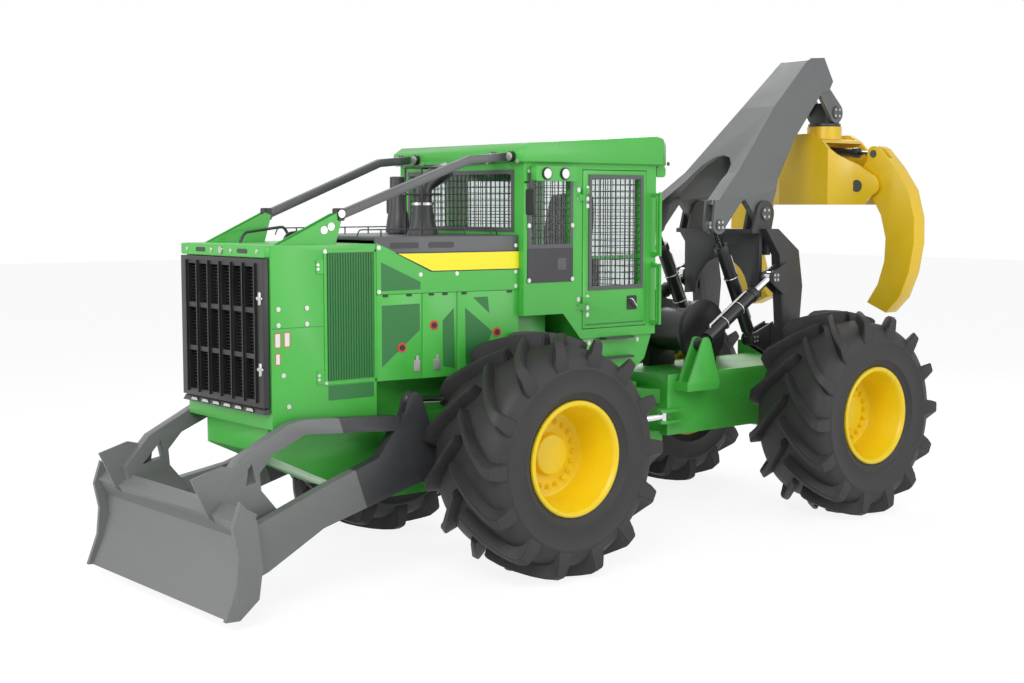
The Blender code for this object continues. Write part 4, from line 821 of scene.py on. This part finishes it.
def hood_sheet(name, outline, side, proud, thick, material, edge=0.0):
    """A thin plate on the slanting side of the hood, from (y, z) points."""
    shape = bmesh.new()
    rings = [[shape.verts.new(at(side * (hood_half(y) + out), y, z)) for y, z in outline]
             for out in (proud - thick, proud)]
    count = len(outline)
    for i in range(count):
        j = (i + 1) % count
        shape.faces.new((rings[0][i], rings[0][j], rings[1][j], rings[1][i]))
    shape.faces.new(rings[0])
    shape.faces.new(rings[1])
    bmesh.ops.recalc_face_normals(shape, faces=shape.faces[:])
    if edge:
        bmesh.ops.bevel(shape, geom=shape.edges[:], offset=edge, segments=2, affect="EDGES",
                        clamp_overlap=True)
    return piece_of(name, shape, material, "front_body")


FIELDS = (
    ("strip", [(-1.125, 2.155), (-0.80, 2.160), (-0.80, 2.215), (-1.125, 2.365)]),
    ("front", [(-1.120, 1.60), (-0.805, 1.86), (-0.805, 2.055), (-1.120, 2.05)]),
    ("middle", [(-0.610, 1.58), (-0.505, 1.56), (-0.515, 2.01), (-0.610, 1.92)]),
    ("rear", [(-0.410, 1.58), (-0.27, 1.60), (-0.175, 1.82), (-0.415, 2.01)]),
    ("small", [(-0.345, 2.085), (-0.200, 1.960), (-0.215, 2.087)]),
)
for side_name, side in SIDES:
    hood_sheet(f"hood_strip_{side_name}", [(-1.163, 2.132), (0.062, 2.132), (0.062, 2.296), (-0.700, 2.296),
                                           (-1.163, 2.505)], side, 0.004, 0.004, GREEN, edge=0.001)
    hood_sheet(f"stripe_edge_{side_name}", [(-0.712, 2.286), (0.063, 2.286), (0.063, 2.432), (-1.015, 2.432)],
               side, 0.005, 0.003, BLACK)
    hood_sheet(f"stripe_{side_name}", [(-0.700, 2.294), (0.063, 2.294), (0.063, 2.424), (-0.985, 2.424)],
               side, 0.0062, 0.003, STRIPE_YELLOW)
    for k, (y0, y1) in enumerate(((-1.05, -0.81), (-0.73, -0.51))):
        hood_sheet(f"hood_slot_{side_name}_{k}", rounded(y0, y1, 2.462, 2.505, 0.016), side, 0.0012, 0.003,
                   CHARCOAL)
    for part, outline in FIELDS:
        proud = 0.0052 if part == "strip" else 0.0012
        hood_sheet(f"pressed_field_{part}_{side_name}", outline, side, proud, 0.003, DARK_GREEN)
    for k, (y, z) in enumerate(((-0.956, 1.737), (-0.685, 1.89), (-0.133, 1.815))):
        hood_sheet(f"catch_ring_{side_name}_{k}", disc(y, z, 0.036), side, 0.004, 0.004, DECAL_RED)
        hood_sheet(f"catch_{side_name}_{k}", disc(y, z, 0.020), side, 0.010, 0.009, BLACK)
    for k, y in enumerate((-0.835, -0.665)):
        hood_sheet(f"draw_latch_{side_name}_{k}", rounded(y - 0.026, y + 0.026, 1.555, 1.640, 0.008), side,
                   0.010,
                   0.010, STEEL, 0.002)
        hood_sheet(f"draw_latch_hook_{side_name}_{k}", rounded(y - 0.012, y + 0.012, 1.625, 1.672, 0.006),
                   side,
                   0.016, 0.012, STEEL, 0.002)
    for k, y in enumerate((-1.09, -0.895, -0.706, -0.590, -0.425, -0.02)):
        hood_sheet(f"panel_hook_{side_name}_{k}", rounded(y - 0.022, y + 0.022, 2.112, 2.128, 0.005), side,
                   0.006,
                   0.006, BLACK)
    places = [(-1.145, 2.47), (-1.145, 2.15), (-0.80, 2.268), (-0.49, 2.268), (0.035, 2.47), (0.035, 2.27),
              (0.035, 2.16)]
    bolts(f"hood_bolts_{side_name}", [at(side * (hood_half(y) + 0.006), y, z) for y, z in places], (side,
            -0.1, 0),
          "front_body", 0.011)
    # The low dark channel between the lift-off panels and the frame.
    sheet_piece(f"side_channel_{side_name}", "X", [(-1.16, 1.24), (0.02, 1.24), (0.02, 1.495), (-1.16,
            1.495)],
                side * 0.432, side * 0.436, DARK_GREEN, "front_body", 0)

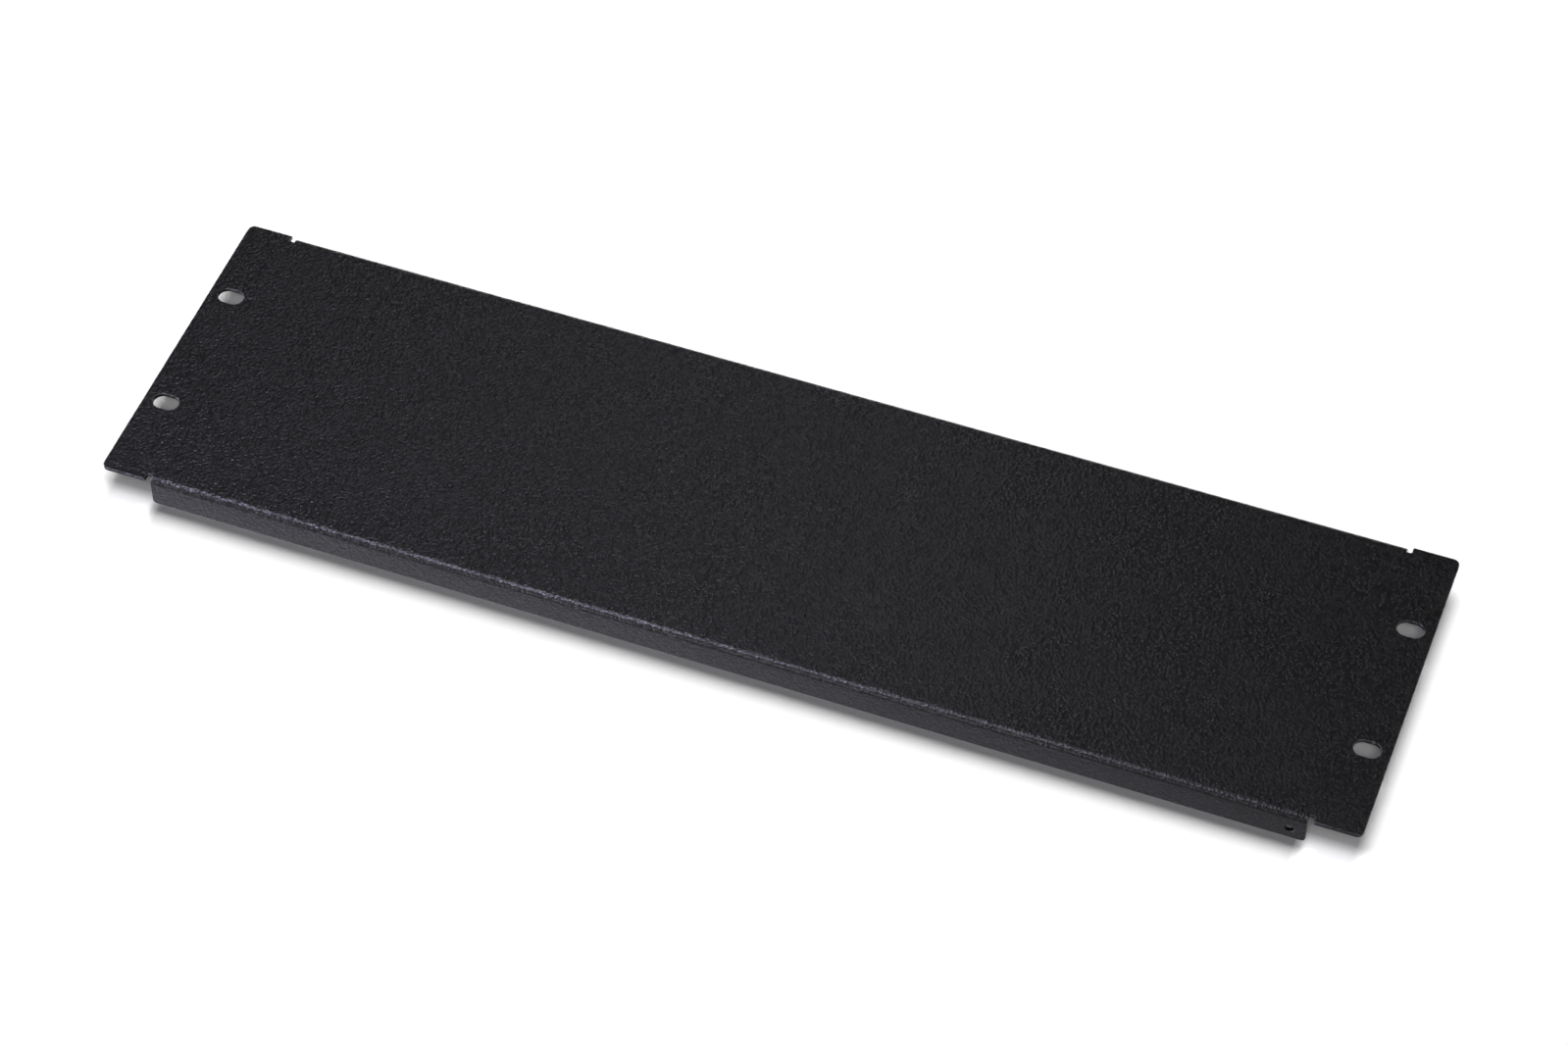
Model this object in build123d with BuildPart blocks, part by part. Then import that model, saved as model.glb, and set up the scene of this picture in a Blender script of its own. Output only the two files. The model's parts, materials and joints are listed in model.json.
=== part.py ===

SET PROBLEM: Using the listing above, reproduce each line without omission.

PROBLEM SOLUTION:
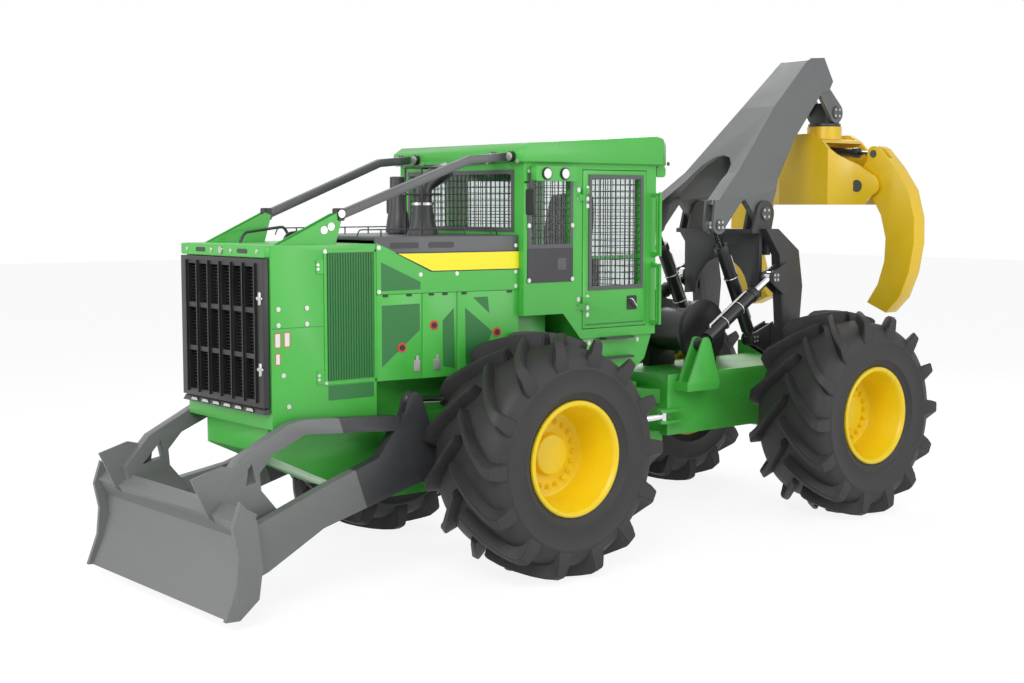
The Blender code for this object continues. Write part 4, from line 821 of scene.py on. This part finishes it.
def hood_sheet(name, outline, side, proud, thick, material, edge=0.0):
    """A thin plate on the slanting side of the hood, from (y, z) points."""
    shape = bmesh.new()
    rings = [[shape.verts.new(at(side * (hood_half(y) + out), y, z)) for y, z in outline]
             for out in (proud - thick, proud)]
    count = len(outline)
    for i in range(count):
        j = (i + 1) % count
        shape.faces.new((rings[0][i], rings[0][j], rings[1][j], rings[1][i]))
    shape.faces.new(rings[0])
    shape.faces.new(rings[1])
    bmesh.ops.recalc_face_normals(shape, faces=shape.faces[:])
    if edge:
        bmesh.ops.bevel(shape, geom=shape.edges[:], offset=edge, segments=2, affect="EDGES",
                        clamp_overlap=True)
    return piece_of(name, shape, material, "front_body")


FIELDS = (
    ("strip", [(-1.125, 2.155), (-0.80, 2.160), (-0.80, 2.215), (-1.125, 2.365)]),
    ("front", [(-1.120, 1.60), (-0.805, 1.86), (-0.805, 2.055), (-1.120, 2.05)]),
    ("middle", [(-0.610, 1.58), (-0.505, 1.56), (-0.515, 2.01), (-0.610, 1.92)]),
    ("rear", [(-0.410, 1.58), (-0.27, 1.60), (-0.175, 1.82), (-0.415, 2.01)]),
    ("small", [(-0.345, 2.085), (-0.200, 1.960), (-0.215, 2.087)]),
)
for side_name, side in SIDES:
    hood_sheet(f"hood_strip_{side_name}", [(-1.163, 2.132), (0.062, 2.132), (0.062, 2.296), (-0.700, 2.296),
                                           (-1.163, 2.505)], side, 0.004, 0.004, GREEN, edge=0.001)
    hood_sheet(f"stripe_edge_{side_name}", [(-0.712, 2.286), (0.063, 2.286), (0.063, 2.432), (-1.015, 2.432)],
               side, 0.005, 0.003, BLACK)
    hood_sheet(f"stripe_{side_name}", [(-0.700, 2.294), (0.063, 2.294), (0.063, 2.424), (-0.985, 2.424)],
               side, 0.0062, 0.003, STRIPE_YELLOW)
    for k, (y0, y1) in enumerate(((-1.05, -0.81), (-0.73, -0.51))):
        hood_sheet(f"hood_slot_{side_name}_{k}", rounded(y0, y1, 2.462, 2.505, 0.016), side, 0.0012, 0.003,
                   CHARCOAL)
    for part, outline in FIELDS:
        proud = 0.0052 if part == "strip" else 0.0012
        hood_sheet(f"pressed_field_{part}_{side_name}", outline, side, proud, 0.003, DARK_GREEN)
    for k, (y, z) in enumerate(((-0.956, 1.737), (-0.685, 1.89), (-0.133, 1.815))):
        hood_sheet(f"catch_ring_{side_name}_{k}", disc(y, z, 0.036), side, 0.004, 0.004, DECAL_RED)
        hood_sheet(f"catch_{side_name}_{k}", disc(y, z, 0.020), side, 0.010, 0.009, BLACK)
    for k, y in enumerate((-0.835, -0.665)):
        hood_sheet(f"draw_latch_{side_name}_{k}", rounded(y - 0.026, y + 0.026, 1.555, 1.640, 0.008), side,
                   0.010,
                   0.010, STEEL, 0.002)
        hood_sheet(f"draw_latch_hook_{side_name}_{k}", rounded(y - 0.012, y + 0.012, 1.625, 1.672, 0.006),
                   side,
                   0.016, 0.012, STEEL, 0.002)
    for k, y in enumerate((-1.09, -0.895, -0.706, -0.590, -0.425, -0.02)):
        hood_sheet(f"panel_hook_{side_name}_{k}", rounded(y - 0.022, y + 0.022, 2.112, 2.128, 0.005), side,
                   0.006,
                   0.006, BLACK)
    places = [(-1.145, 2.47), (-1.145, 2.15), (-0.80, 2.268), (-0.49, 2.268), (0.035, 2.47), (0.035, 2.27),
              (0.035, 2.16)]
    bolts(f"hood_bolts_{side_name}", [at(side * (hood_half(y) + 0.006), y, z) for y, z in places], (side,
            -0.1, 0),
          "front_body", 0.011)
    # The low dark channel between the lift-off panels and the frame.
    sheet_piece(f"side_channel_{side_name}", "X", [(-1.16, 1.24), (0.02, 1.24), (0.02, 1.495), (-1.16,
            1.495)],
                side * 0.432, side * 0.436, DARK_GREEN, "front_body", 0)

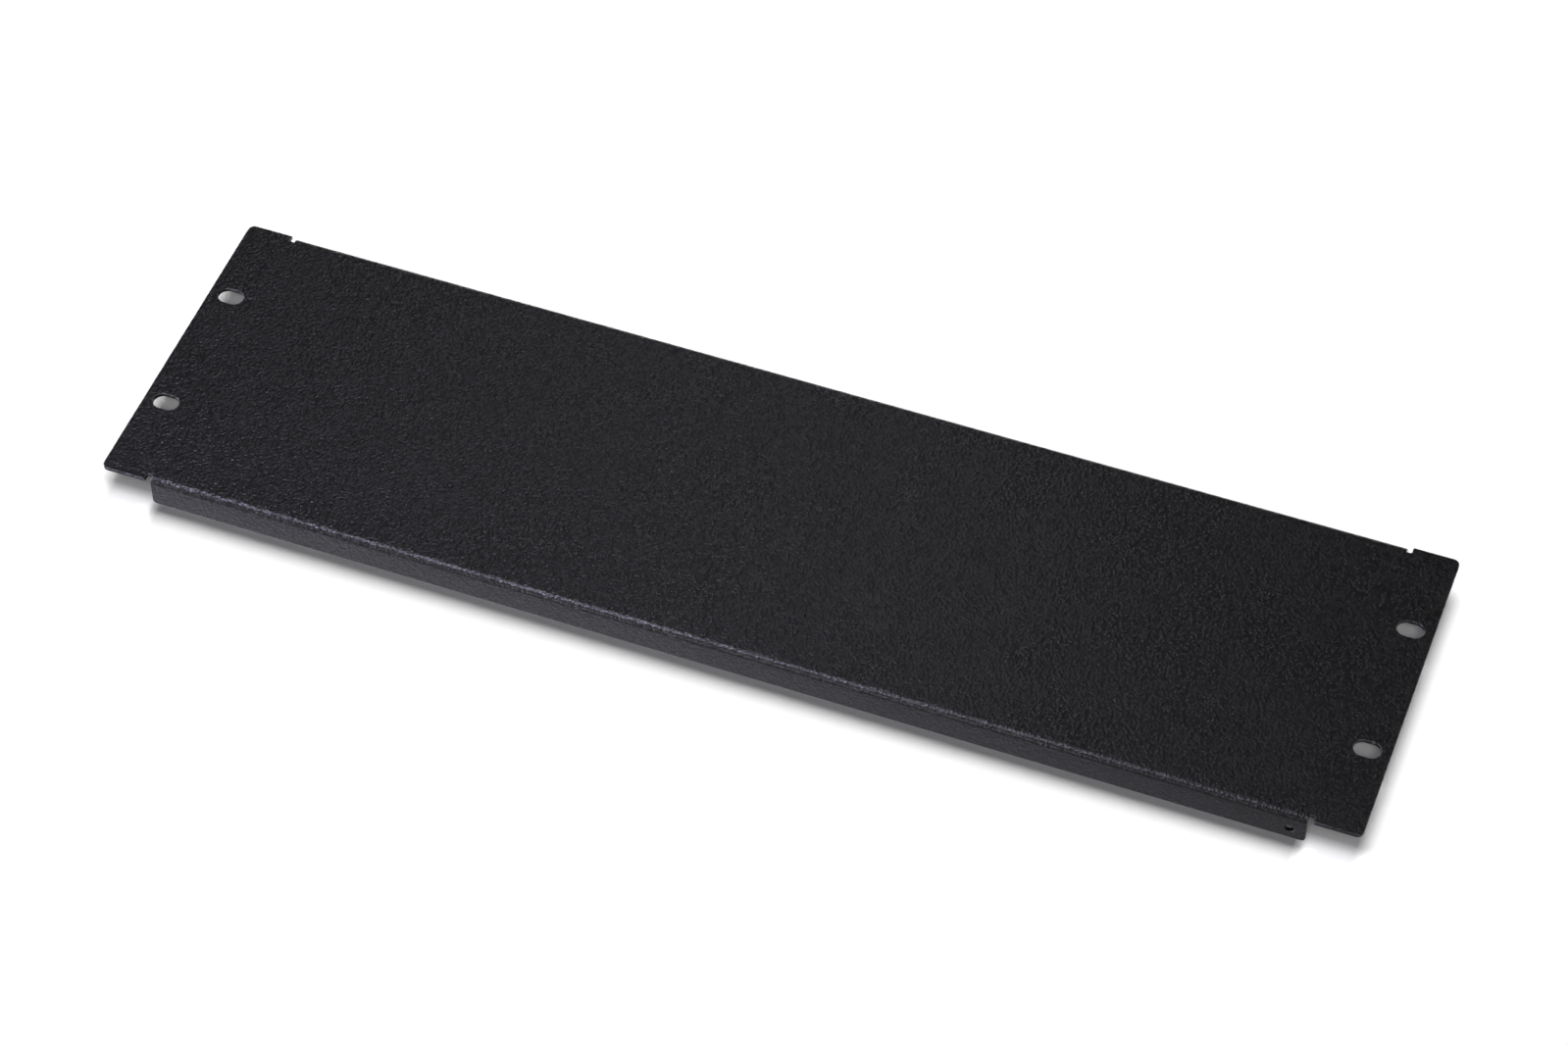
Model this object in build123d with BuildPart blocks, part by part. Then import that model, saved as model.glb, and set up the scene of this picture in a Blender script of its own. Output only the two files. The model's parts, materials and joints are listed in model.json.
=== part.py ===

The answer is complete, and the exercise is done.